──────── DATA SHOWN

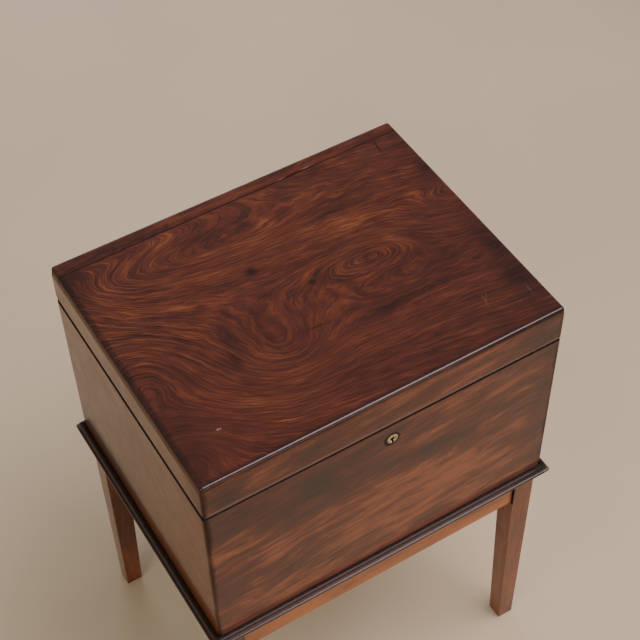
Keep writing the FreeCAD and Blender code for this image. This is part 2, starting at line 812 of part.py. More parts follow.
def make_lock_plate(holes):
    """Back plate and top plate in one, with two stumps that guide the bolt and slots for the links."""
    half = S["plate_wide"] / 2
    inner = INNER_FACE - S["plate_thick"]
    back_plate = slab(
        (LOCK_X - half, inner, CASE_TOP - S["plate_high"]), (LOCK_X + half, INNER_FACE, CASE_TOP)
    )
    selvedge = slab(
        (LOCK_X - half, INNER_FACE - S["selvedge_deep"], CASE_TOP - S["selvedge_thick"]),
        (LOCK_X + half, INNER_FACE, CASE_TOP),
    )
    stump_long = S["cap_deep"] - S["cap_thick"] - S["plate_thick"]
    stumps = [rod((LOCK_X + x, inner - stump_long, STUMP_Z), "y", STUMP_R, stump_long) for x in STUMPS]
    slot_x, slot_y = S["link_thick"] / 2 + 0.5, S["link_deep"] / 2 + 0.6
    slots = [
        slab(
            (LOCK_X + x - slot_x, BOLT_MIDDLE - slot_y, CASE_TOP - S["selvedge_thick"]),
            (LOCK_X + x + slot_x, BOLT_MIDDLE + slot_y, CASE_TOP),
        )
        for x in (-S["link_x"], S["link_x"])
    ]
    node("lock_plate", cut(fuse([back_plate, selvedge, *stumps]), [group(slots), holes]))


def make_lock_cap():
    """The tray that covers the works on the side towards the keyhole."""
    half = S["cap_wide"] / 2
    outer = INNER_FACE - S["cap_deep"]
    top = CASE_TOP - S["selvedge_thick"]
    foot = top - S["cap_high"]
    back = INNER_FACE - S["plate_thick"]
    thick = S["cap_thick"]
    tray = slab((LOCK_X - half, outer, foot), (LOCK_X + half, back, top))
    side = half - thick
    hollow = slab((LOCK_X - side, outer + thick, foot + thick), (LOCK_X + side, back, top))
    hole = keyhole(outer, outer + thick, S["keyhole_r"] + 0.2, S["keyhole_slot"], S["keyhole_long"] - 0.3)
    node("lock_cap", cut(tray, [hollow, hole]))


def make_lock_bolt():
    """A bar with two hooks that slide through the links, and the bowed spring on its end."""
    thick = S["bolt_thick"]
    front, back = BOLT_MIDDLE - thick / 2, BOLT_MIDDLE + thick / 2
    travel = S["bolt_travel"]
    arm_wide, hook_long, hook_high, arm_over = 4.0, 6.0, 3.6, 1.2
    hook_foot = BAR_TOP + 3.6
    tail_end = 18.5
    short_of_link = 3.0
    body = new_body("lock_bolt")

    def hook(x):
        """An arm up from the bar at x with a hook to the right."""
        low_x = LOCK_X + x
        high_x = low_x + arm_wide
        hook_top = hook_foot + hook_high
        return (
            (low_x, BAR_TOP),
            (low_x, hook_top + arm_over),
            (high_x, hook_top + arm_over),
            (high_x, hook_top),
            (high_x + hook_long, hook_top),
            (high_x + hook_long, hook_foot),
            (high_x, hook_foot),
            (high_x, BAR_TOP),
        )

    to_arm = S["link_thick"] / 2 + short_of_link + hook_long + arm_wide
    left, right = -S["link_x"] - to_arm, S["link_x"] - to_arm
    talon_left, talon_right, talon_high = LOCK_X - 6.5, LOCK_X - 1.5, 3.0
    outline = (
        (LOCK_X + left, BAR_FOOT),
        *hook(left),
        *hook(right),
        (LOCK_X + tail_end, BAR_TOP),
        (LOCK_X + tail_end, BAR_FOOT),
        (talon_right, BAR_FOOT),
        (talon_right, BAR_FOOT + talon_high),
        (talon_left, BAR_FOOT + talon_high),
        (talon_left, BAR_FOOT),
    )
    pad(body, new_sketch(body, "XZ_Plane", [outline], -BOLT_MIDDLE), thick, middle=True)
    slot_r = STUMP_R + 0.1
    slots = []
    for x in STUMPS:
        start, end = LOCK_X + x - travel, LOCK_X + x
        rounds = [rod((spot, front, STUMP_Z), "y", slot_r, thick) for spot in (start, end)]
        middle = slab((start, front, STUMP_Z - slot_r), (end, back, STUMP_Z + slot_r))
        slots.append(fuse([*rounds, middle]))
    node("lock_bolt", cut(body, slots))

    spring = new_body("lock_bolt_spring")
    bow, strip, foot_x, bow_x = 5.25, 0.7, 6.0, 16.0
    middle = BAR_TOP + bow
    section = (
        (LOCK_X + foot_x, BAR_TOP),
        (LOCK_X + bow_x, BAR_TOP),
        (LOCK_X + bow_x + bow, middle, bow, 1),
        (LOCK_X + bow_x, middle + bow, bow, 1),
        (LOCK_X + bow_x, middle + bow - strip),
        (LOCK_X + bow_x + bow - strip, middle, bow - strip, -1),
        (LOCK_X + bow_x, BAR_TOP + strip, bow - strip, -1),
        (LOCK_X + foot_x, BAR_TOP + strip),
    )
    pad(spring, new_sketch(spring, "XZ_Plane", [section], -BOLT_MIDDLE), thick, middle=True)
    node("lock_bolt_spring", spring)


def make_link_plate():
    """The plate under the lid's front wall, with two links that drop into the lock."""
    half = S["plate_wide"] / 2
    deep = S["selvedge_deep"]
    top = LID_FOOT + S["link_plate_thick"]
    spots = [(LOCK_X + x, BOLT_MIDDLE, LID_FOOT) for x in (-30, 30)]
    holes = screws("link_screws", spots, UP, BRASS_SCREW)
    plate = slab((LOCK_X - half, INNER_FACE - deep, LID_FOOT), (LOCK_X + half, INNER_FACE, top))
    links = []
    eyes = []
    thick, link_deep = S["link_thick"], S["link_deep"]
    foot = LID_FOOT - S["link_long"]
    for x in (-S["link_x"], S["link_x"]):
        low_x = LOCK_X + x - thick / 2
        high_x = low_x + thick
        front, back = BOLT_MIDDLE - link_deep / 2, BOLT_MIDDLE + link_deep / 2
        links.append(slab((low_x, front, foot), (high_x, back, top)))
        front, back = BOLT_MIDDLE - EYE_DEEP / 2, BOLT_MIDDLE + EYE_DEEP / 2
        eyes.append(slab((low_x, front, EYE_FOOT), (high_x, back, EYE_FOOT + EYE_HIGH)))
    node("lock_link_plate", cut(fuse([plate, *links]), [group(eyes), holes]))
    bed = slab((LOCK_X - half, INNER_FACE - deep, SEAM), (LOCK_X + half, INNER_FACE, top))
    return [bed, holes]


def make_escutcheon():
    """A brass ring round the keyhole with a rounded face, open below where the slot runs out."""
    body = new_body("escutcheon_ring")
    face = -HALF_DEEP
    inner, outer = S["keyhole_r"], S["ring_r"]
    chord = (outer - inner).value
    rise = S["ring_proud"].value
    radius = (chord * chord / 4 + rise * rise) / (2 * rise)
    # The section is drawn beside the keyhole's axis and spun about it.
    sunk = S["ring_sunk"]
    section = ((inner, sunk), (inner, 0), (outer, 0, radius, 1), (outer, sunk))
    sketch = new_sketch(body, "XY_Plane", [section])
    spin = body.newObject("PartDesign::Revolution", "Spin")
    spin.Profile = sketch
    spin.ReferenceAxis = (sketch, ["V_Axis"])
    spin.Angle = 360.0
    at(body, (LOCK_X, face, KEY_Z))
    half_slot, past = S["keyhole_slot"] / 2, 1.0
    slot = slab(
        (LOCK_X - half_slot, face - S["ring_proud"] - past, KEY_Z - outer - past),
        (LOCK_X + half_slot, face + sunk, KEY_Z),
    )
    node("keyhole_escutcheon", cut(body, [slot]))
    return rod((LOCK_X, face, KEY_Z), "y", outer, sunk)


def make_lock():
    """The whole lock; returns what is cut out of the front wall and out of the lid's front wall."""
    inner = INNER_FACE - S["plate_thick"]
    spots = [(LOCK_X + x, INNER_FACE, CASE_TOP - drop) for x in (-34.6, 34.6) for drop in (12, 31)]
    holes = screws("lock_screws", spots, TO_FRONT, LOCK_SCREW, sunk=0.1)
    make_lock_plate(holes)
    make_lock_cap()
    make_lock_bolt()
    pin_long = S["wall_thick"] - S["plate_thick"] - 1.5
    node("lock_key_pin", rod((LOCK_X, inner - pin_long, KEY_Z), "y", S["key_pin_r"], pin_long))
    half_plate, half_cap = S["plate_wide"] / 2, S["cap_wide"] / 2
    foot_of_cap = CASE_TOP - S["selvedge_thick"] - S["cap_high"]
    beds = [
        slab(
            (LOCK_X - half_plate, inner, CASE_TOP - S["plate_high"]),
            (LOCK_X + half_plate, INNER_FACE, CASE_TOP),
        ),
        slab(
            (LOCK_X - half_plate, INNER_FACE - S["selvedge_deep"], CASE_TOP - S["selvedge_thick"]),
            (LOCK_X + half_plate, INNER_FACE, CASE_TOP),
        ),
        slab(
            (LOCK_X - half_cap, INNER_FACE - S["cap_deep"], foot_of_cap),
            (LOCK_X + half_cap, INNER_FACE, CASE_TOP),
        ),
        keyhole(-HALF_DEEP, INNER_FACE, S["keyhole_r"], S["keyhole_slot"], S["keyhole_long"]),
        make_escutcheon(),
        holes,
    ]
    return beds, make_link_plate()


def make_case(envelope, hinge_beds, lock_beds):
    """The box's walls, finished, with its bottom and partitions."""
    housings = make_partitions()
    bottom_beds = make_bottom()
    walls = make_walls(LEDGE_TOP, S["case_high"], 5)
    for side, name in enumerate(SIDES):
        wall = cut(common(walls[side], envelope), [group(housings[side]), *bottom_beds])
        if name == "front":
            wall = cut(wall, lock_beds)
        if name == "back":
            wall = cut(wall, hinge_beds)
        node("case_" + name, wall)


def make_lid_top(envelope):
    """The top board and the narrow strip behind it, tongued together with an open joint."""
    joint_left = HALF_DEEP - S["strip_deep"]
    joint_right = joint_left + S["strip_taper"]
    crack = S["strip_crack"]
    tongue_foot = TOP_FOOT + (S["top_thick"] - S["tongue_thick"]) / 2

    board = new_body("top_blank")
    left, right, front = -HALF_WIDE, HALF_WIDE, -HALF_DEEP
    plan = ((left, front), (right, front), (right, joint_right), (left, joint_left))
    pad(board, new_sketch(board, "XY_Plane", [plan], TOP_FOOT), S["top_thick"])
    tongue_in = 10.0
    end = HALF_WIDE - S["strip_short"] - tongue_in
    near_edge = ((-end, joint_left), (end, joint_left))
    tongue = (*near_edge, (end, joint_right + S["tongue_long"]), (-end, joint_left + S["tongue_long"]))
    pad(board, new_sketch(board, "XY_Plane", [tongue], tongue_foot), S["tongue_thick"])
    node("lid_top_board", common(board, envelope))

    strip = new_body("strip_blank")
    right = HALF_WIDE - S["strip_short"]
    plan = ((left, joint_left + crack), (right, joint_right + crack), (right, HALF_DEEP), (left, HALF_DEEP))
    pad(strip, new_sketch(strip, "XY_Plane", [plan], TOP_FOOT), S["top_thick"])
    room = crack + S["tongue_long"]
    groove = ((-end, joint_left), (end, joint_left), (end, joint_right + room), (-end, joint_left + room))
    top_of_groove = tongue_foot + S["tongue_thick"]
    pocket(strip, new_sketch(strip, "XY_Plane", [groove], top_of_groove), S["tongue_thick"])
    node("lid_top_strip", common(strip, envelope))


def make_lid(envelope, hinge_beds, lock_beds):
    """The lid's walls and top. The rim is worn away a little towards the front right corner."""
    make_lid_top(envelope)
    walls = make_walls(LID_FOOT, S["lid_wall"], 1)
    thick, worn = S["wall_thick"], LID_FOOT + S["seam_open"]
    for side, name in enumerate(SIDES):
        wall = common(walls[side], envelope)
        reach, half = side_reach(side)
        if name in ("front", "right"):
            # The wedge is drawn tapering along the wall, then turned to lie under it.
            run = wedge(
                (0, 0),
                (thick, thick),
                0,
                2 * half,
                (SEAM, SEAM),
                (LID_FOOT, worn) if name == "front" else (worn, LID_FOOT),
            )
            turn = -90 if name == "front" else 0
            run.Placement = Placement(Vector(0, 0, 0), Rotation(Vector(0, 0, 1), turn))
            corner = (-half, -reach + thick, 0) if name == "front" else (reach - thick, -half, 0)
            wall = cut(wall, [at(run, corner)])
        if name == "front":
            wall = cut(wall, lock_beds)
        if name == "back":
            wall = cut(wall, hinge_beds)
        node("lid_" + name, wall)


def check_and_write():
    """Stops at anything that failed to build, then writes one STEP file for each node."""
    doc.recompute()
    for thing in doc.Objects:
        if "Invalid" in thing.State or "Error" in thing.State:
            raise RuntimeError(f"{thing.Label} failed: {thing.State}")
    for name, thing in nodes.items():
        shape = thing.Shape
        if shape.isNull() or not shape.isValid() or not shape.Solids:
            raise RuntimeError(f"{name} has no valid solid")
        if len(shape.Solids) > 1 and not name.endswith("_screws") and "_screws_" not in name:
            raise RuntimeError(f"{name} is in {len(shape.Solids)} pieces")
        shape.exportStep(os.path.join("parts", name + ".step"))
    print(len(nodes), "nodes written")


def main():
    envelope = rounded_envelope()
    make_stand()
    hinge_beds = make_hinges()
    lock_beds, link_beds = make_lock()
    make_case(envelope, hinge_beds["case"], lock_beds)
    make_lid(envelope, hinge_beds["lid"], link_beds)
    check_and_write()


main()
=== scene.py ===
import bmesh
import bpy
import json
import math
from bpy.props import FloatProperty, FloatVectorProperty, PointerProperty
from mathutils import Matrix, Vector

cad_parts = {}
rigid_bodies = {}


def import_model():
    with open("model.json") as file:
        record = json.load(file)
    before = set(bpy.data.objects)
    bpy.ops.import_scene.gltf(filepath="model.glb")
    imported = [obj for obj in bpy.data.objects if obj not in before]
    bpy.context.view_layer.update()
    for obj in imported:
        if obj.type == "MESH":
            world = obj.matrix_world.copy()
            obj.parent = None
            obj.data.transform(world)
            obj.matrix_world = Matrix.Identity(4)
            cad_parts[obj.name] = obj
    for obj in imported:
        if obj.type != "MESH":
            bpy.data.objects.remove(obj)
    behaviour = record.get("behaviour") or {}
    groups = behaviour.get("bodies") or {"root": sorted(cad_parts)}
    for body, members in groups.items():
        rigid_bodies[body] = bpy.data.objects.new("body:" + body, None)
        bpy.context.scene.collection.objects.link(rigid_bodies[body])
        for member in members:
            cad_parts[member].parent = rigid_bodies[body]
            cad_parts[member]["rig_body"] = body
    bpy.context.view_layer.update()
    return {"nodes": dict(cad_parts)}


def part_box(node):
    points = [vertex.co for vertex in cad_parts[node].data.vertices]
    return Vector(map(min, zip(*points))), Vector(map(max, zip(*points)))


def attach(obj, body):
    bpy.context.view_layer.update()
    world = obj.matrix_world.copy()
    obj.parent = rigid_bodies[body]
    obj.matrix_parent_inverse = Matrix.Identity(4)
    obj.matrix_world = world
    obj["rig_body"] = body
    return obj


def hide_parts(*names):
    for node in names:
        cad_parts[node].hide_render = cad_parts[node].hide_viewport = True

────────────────

→ **PROBLEM**
Everything from the line with "lock_beds, link_beds = make_lock()" through the line with "before = set(bpy.data.objects)" is to be output exactly; leave out all other lines.

→ **EXERCISE RESPONSE**
    lock_beds, link_beds = make_lock()
    make_case(envelope, hinge_beds["case"], lock_beds)
    make_lid(envelope, hinge_beds["lid"], link_beds)
    check_and_write()


main()
=== scene.py ===
import bmesh
import bpy
import json
import math
from bpy.props import FloatProperty, FloatVectorProperty, PointerProperty
from mathutils import Matrix, Vector

cad_parts = {}
rigid_bodies = {}


def import_model():
    with open("model.json") as file:
        record = json.load(file)
    before = set(bpy.data.objects)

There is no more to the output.